Since going 0-for-3 on that day, Satin has gone 18-for-47 (.383) with eight doubles and seven RBIs, to go along with nine walks – including three on Tuesday night in a 10-6 win against the Giants, with several familiar faces in the crowd.
"We've got some of the guys that I played with, throughout my time, coming out," says Satin. "[Former Bears] Stephen Carlson and [Chris] Errecart; Kyle Spraker was here [Monday] night, so it's cool that some of those guys are coming out to watch me play. It's nice. It's great being here. It's a great place to play, and it's a great feeling."
Satin got the starting nod on Tuesday after Davis played most of Monday night's 16-inning marathon against the reigning World Series champs, and he's been making life hard on Collins now that Davis has returned. Not that that's a bad thing for the irascible skipper.
"He just deserves to be in there right now," says Collins. "Today's a good day. Sunday, we see Jeff Locke, who's absolutely pitching brilliantly, and he's going to play that game.

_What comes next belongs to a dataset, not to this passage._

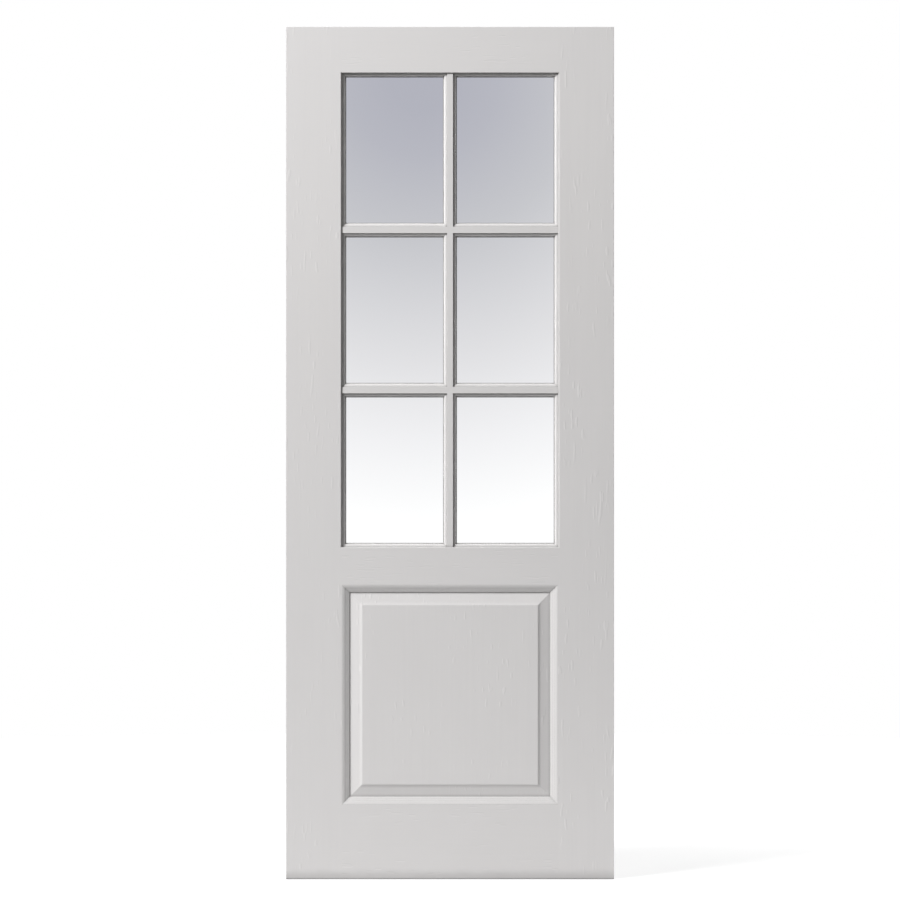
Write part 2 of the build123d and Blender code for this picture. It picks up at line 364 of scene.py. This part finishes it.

Satin does show at least a modicum of pride when he acknowledges that he has made filling out a lineup card a bit tougher on the 64-year old skipper.
"I always felt like, every time I came here before, I never gave him a reason to play me or gave him a reason to put me in there when it mattered," says Satin. "Now, even when I'm not starting, I can tell that, when the game's on the line, and he needs someone to hit that's not in the lineup, I'm batting. I can tell that he trusts me, and that he, you know, when the closer's in, we've got a guy on second, he's going to put me in. It's a good feeling, knowing that I have his faith, and the whole team, really, believes that I can do it. I'm not just here because they need to fill a roster spot. I'm here because they think that I can help this team win."